ENTRE A DEMOCRACIA E A OLIGARQUIA

 

Ler Para uma sociologia dos partidos políticos na democracia moderna, de Robert Michels, foi para mim uma experiência ambivalente: ao mesmo tempo um mergulho lúcido na realidade dos partidos e um soco no estômago diante daquilo que acreditava ser a promessa da democracia. Michels me mostrou, sem rodeios, que por trás do ideal de participação popular existe uma força quase inevitável: a tendência dos partidos a se burocratizarem e se tornarem oligárquicos.

Ao longo da leitura, percebi que o autor não está apenas descrevendo um detalhe da política, mas desmontando uma ilusão coletiva. O que Michels formula como a “lei de ferro da oligarquia” é algo que ecoa na minha própria vivência como cidadão: sempre que um grupo se organiza, seja um partido, sindicato ou associação, cedo ou tarde emerge uma liderança fixa, que concentra poder e tende a se distanciar da base. O ideal de participação direta vai se transformando em representação distante, às vezes autoritária, sustentada por regras internas, discursos técnicos e uma maquinaria administrativa que acaba por justificar a desigualdade de poder.

Ao ler, lembrei de tantas vezes em que me envolvi em reuniões de coletivos, associações ou partidos, cheio de entusiasmo democrático, e vi pouco a pouco aquele ímpeto inicial se perder. As falas mais ouvidas eram sempre das mesmas pessoas, os cargos acabavam ocupados de maneira quase permanente, e a crítica era vista como ameaça à “unidade”. Michels, ao estudar os partidos socialistas e trabalhistas no início do século XX, já denunciava essa tendência, mostrando que mesmo formações políticas nascidas da luta popular e operária não escapavam da lógica oligárquica.

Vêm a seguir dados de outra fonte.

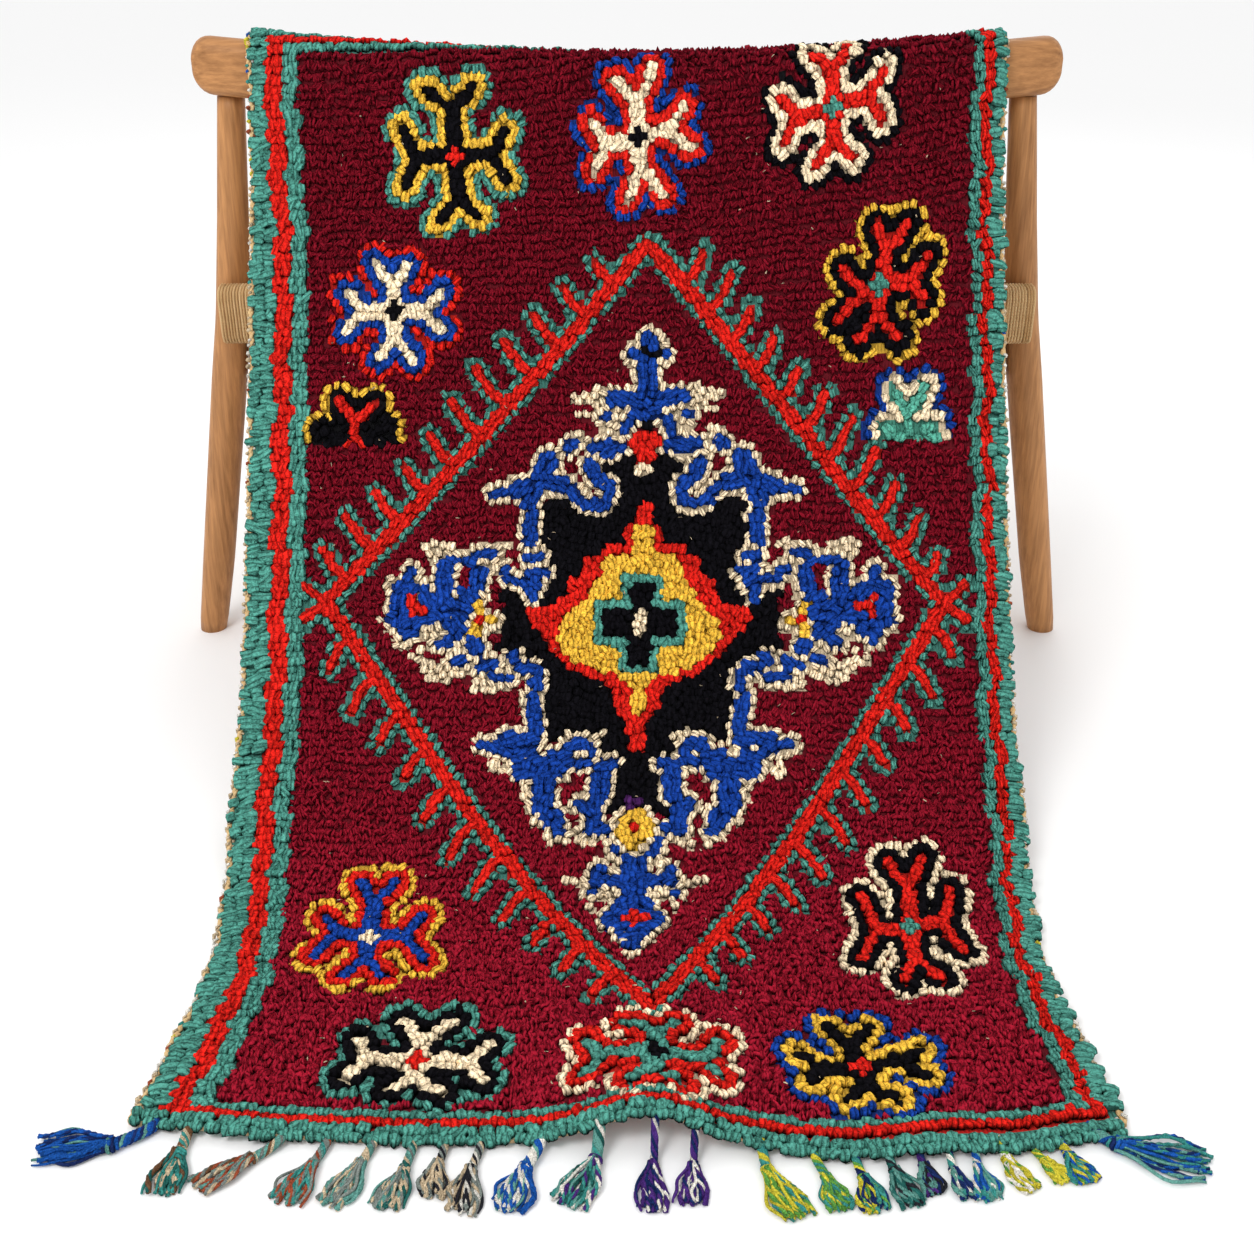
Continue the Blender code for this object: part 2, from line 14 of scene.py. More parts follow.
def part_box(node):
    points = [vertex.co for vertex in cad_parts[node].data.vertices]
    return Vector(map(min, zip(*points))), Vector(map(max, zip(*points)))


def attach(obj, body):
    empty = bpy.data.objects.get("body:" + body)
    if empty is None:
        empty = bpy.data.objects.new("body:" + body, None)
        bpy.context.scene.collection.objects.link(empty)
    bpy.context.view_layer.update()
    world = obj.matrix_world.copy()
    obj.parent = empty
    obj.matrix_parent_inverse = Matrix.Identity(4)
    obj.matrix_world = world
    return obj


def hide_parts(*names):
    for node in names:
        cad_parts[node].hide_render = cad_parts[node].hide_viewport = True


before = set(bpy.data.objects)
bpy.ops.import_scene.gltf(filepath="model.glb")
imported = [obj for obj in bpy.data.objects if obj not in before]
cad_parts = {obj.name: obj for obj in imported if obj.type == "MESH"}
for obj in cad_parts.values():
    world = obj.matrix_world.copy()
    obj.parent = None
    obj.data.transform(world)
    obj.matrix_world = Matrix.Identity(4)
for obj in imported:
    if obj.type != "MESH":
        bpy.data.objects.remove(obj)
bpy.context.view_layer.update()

# ---- the chair, as built -------------------------------------------------
LEG_PLANE = 0.094            # the rear legs, behind the rug's crest at the middle
RAIL_HALF_SPAN = 0.500
RAIL_THICK = 0.040
RAIL_TALL = 0.0635
RAIL_TOP = 0.770
RAIL_BOW = 0.064             # towards the viewer at the middle
RAIL_DIP = 0.020
RAIL_END_ROUND = 0.022
SEAT_DEPTH = 0.420           # rear legs to front legs
SEAT_THICK = 0.016
SEAT_SAG = 0.012
# height, half spread, diameter
REAR_LEG = ((0.000, 0.571, 0.037), (0.103, 0.551, 0.042), (0.361, 0.505, 0.045),
            (0.441, 0.491, 0.043), (0.560, 0.477, 0.038))
REAR_LEG_TOP = (0.462, 0.032)
FRONT_LEG = ((0.000, 0.552, 0.036), (0.140, 0.530, 0.041), (0.300, 0.500, 0.044),
             (0.4185, 0.481, 0.043))
LEG_GAP = 0.0003

# ---- the rug, as built ---------------------------------------------------
RUG_THICK = 0.010
RUG_WIDTH = 0.850
RUG_LENGTH = 1.269           # crest to front edge
CREST_GAP = 0.0008
CREST_CLEAR = 0.0025
BACK_END = -0.097            # row of the end behind the rail
BACK_SLANT = -0.130          # that end is cut askew, per metre across
SLANT_FADE = 0.620           # the rows are square to the sides from here on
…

O que mais me impressionou foi a atualidade de suas ideias. Em um mundo de redes sociais, de aparente horizontalidade, vemos repetir-se a concentração de poder em poucos “influenciadores” ou lideranças partidárias. A “lei de ferro” não se dissolveu com a tecnologia: ela apenas ganhou novas máscaras.

E, no entanto, Michels não é apenas um pessimista. Ao terminar o livro, percebi que sua intenção não é condenar a democracia como projeto, mas alertar para sua fragilidade. Se a tendência à oligarquia é inevitável, cabe a nós criar mecanismos permanentes de crítica, renovação e participação. A democracia, então, não é um estado conquistado de uma vez por todas, mas um esforço contínuo contra essa cristalização do poder.

 

Indicações de leitura complementar

  • Gaetano Mosca – A Classe Política: outro clássico da sociologia política que dialoga com Michels.
  • Vilfredo Pareto – Tratado de Sociologia Geral: leitura complementar sobre elites e poder.
  • Max Weber – Economia e Sociedade: importante para compreender a burocracia e seu impacto na política moderna.
  • Norberto Bobbio – O Futuro da Democracia: reflexão sobre os desafios e limites da democracia contemporânea.

 

Fechamento

Ao fechar o livro, fiquei com a sensação de que Michels me arrancou da ingenuidade. A política, mesmo em regimes democráticos, é atravessada por forças que tendem à concentração de poder. Reconhecer isso não é desistir da democracia, mas assumir que ela precisa ser sempre reinventada, vigiada, tensionada. O que aprendi com Michels é que a democracia não é um presente dado pela história, mas uma luta diária contra a lei de ferro da oligarquia.